My Name is Asher Lev

Journal 3

Chapter 3

I would have expected everybody to be rejoicing and finding happiness again after Stalin died. But no, they all look at the negative side of things. They say he should died thirty years ago and that it’s not possible to bring back all the dead. They are very pessimistic and I don’t understand why they can’t be a little more optimistic. Isn’t it better that he died now than in 30 years, and isn’t it better that he killed this number of people instead of all that he could have killed if he had lived for 30 more years? There’s no use crying over spilt milk. It already happened, and there’s nothing you can do about it.

Asher is afraid of Vienna and he really doesn’t want to go. He doesn’t want to make new friends and acclimated to another culture. He also doesn’t want to learn to speak a new language, German. Considering Asher’s age, it won’t be too difficult to pick up a foreign language. But most important, he’s afraid of going to a place that doesn’t accept Jews. He’s so used to his Jewish community and everyone in it, that he doesn’t want to feel life out in a place where there aren’t a lot of Jews.

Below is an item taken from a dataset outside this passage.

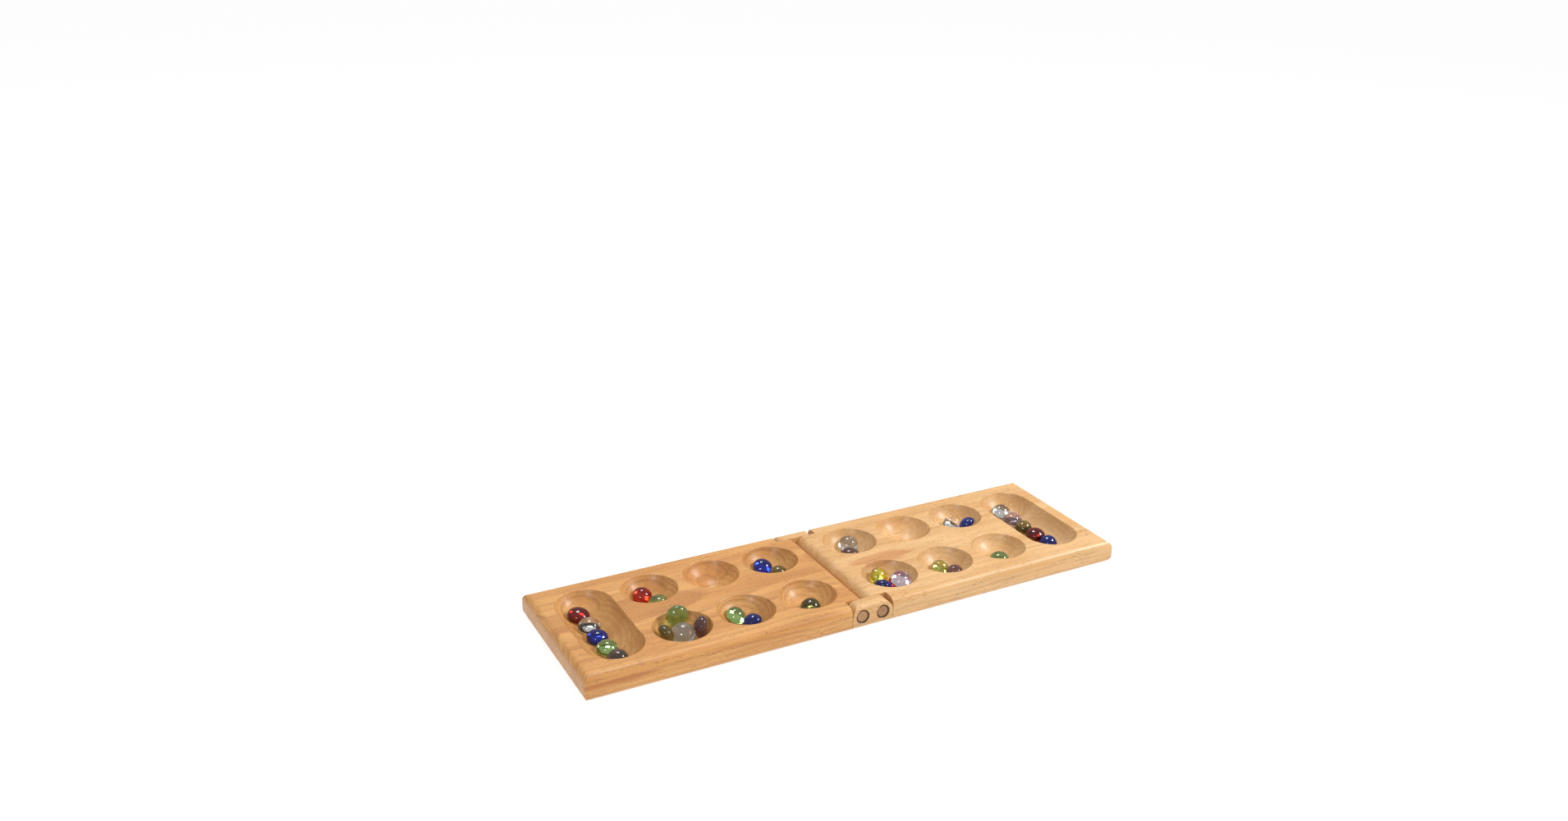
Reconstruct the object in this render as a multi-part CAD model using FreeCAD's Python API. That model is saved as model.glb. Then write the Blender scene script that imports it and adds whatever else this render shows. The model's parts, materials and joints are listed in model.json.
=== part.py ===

At the end of the chapter, Asher draws a picture of a Stalin dead in his dead coffin surrounded by flowers. This picture represents how art is coming back into his life. In chapter two it says, “the gift lay buried.” Taking a critical stance, this is a foreshadowing and shows that this gift will come back. Most things that lay dead and buried will never come back, but his artistic abilities did. Maybe Stalin is parallel to this. He lays dead and buried like the picture portrays, but he can come back in spirit and haunt everybody. That could also be why the general attitude toward his death pessimistic.

In World Religions class, I learned that Shabbos was Saturday. And there were many things we weren’t allowed to do because of the religious affiliation. Now we still can’t buy alcohol on Sundays.